— start Raw data —

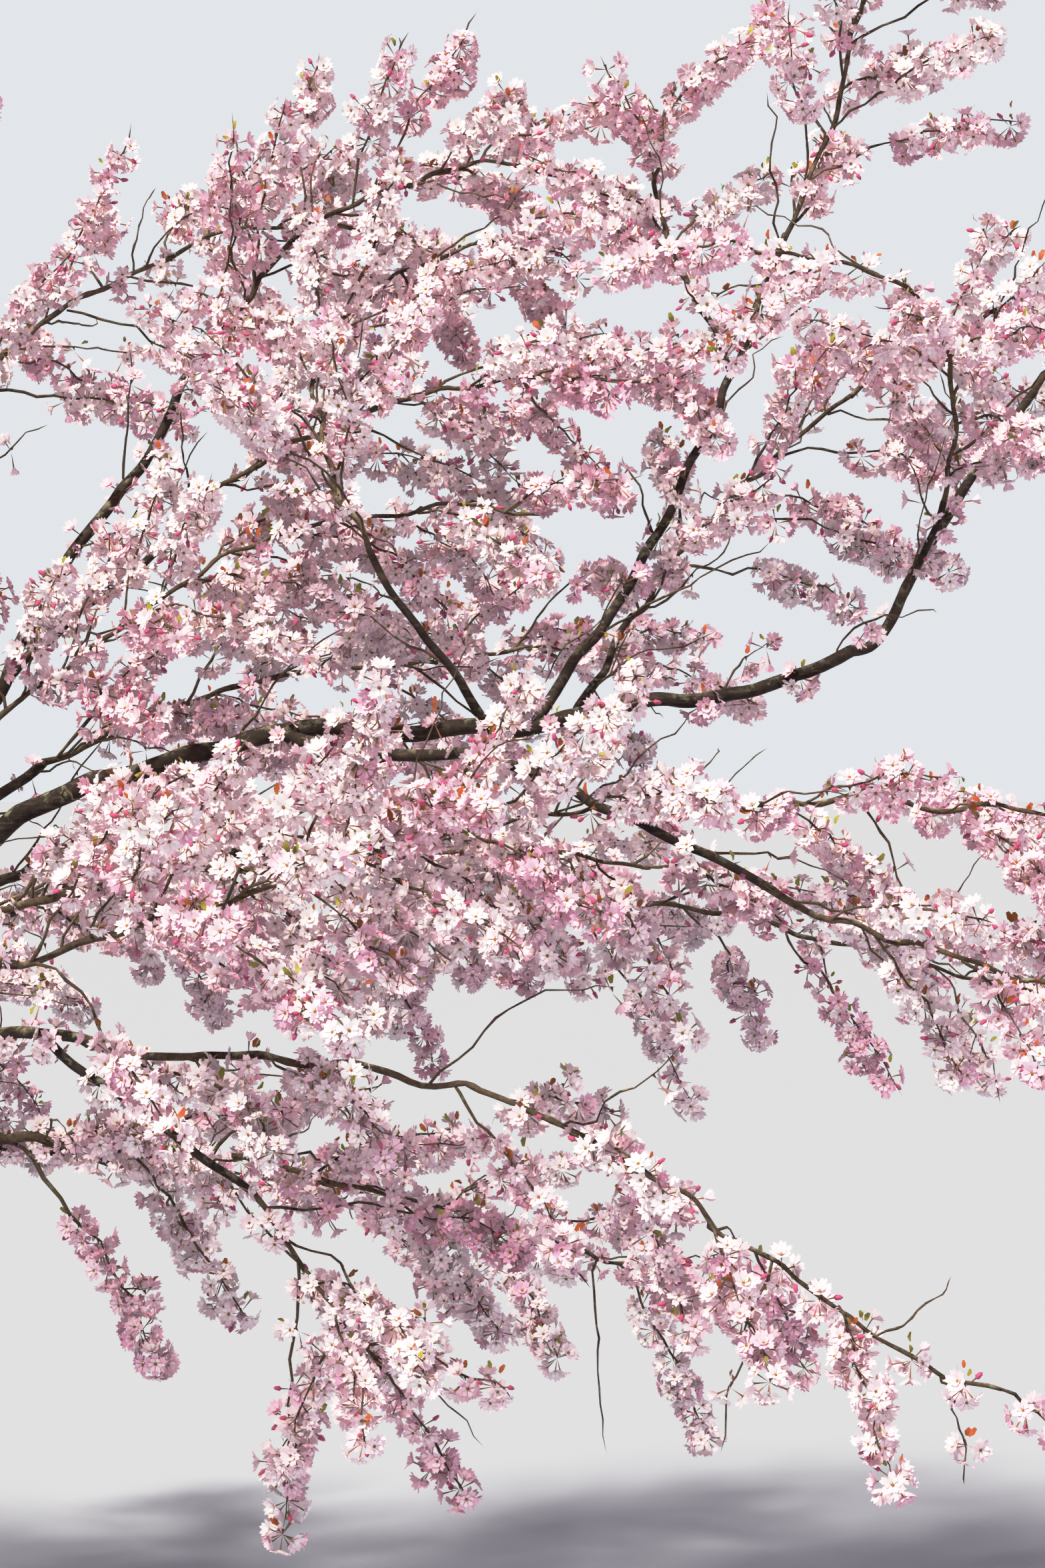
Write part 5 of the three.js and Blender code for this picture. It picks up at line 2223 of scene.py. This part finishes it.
@dataclass(frozen=True)
class Sun:
    """A soft sun: its name, where its light comes from, its strength, its width in degrees and its colour."""

    name: str
    source: tuple[float, float, float]
    power: float
    angle: float
    code: str


@dataclass(frozen=True)
class Studio:
    """The stage: floor, sky, lamps and camera, in metres.

    The glow lights the tree, and the wall is what the camera sees behind it.
    """

    floor_size: float = 600.0
    floor_code: str = "#b0bcc6"
    glow: tuple[str, float] = ("#e9d4dd", 0.47)
    wall: tuple[str, float] = ("#e3e8ee", 0.94)
    suns: tuple[Sun, ...] = (
        Sun("key", (-0.35, -0.55, 0.76), 5.0, 9.0, "#fff2e0"),
        Sun("fill", (0.7, -0.6, 0.35), 0.4, 50.0, "#f4e0f4"),
    )
    camera_spot: tuple[float, float, float] = (0.95, -5.35, 1.45)
    lens: float = 85.0
    sensor: float = 36.0
    sight: float = 1000.0
    tone_white: float = 1.7
    tone_curve: tuple[tuple[float, float], ...] = (
        (0.05, 0.07), (0.16, 0.205), (0.247, 0.375), (0.321, 0.56), (0.43, 0.77), (0.6, 0.915), (0.74, 0.965)
    )

    def set_up(self, finishes: Finishes) -> None:
        """Lays the floor and sets the light and the camera.

        Args:
            finishes: The materials.
        """
        bpy.ops.object.select_all(action="DESELECT")
        bpy.ops.mesh.primitive_plane_add(size=self.floor_size)
        floor = bpy.context.object
        floor.name = "floor"
        floor.data.materials.append(finishes.make_plain("Floor", self.floor_code, FLOOR_ROUGHNESS))
        floor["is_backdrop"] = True
        self.set_sky()
        for sun in self.suns:
            self.add_sun(sun)
        self.soften_highlights()
        self.set_camera()

    def set_sky(self) -> None:
        """Sets the glow that lights the tree and the wall that the camera sees."""
        world = bpy.data.worlds.new("Sky")
        bpy.context.scene.world = world
        world.use_nodes = True
        tree = world.node_tree
        glow = tree.nodes["Background"]
        glow.inputs["Color"].default_value = colour(self.glow[0])
        glow.inputs["Strength"].default_value = self.glow[1]
        links = {"Color": colour(self.wall[0]), "Strength": self.wall[1]}
        wall = add_node(tree, "ShaderNodeBackground", links)
        seen = tree.nodes.new("ShaderNodeLightPath").outputs["Is Camera Ray"]
        sky = add_node(tree, "ShaderNodeMixShader", {0: seen, 1: glow.outputs[0], 2: wall.outputs[0]})
        tree.links.new(sky.outputs[0], tree.nodes["World Output"].inputs[0])

    def soften_highlights(self) -> None:
        """Rolls the brightest tones off as film does, so that sunlit petals keep their form."""
        view = bpy.context.scene.view_settings
        view.view_transform = "Standard"
        view.use_curve_mapping = True
        view.curve_mapping.white_level = (self.tone_white,) * 3
        for tone in self.tone_curve:
            view.curve_mapping.curves[3].points.new(*tone)
        view.curve_mapping.update()

    def add_sun(self, sun: Sun) -> None:
        """Adds a lamp for a sun."""
        light = bpy.data.lights.new(sun.name, "SUN")
        light.energy, light.angle, light.color = sun.power, math.radians(sun.angle), colour(sun.code)[:3]
        lamp = bpy.data.objects.new(sun.name, light)
        lamp.rotation_euler = Vector(sun.source).to_track_quat("Z", "Y").to_euler()
        bpy.context.scene.collection.objects.link(lamp)

    def set_camera(self) -> None:
        """Sets the camera where the photograph was taken from."""
        lens = bpy.data.cameras.new("camera")
        lens.lens, lens.sensor_width, lens.sensor_fit = self.lens, self.sensor, "AUTO"
        lens.clip_end = self.sight
        camera = bpy.data.objects.new("camera", lens)
        camera.location = self.camera_spot
        camera.rotation_euler = (math.pi / 2, 0, 0)
        bpy.context.scene.collection.objects.link(camera)
        bpy.context.scene.camera = camera


def main() -> None:
    """Builds the tree over its solids and sets the stage."""
    logging.basicConfig(level=logging.INFO, format="%(message)s")
    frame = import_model()
    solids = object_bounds()
    log.info("solids to clothe: %d", len(frame["nodes"]))
    noise.seed_set(NOISE_SEED)
    growth = Growth()
    growth.grow()
    finishes = Finishes()
    pieces = Bark(growth).build(finishes) + BlossomMasses(growth, solids).build(finishes)
    for piece in pieces:
        piece.data.calc_loop_triangles()
        log.info("%s: %d triangles", piece.name, len(piece.data.loop_triangles))
    Studio().set_up(finishes)


if __name__ == "__main__":
    main()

— end Raw data —

=== Description of the task ===
Every line of the listing that holds "scene" should be found and copied.

=== Correct response ===
Write part 5 of the three.js and Blender code for this picture. It picks up at line 2223 of scene.py. This part finishes it.
        bpy.context.scene.world = world
        view = bpy.context.scene.view_settings
        bpy.context.scene.collection.objects.link(lamp)
        bpy.context.scene.collection.objects.link(camera)
        bpy.context.scene.camera = camera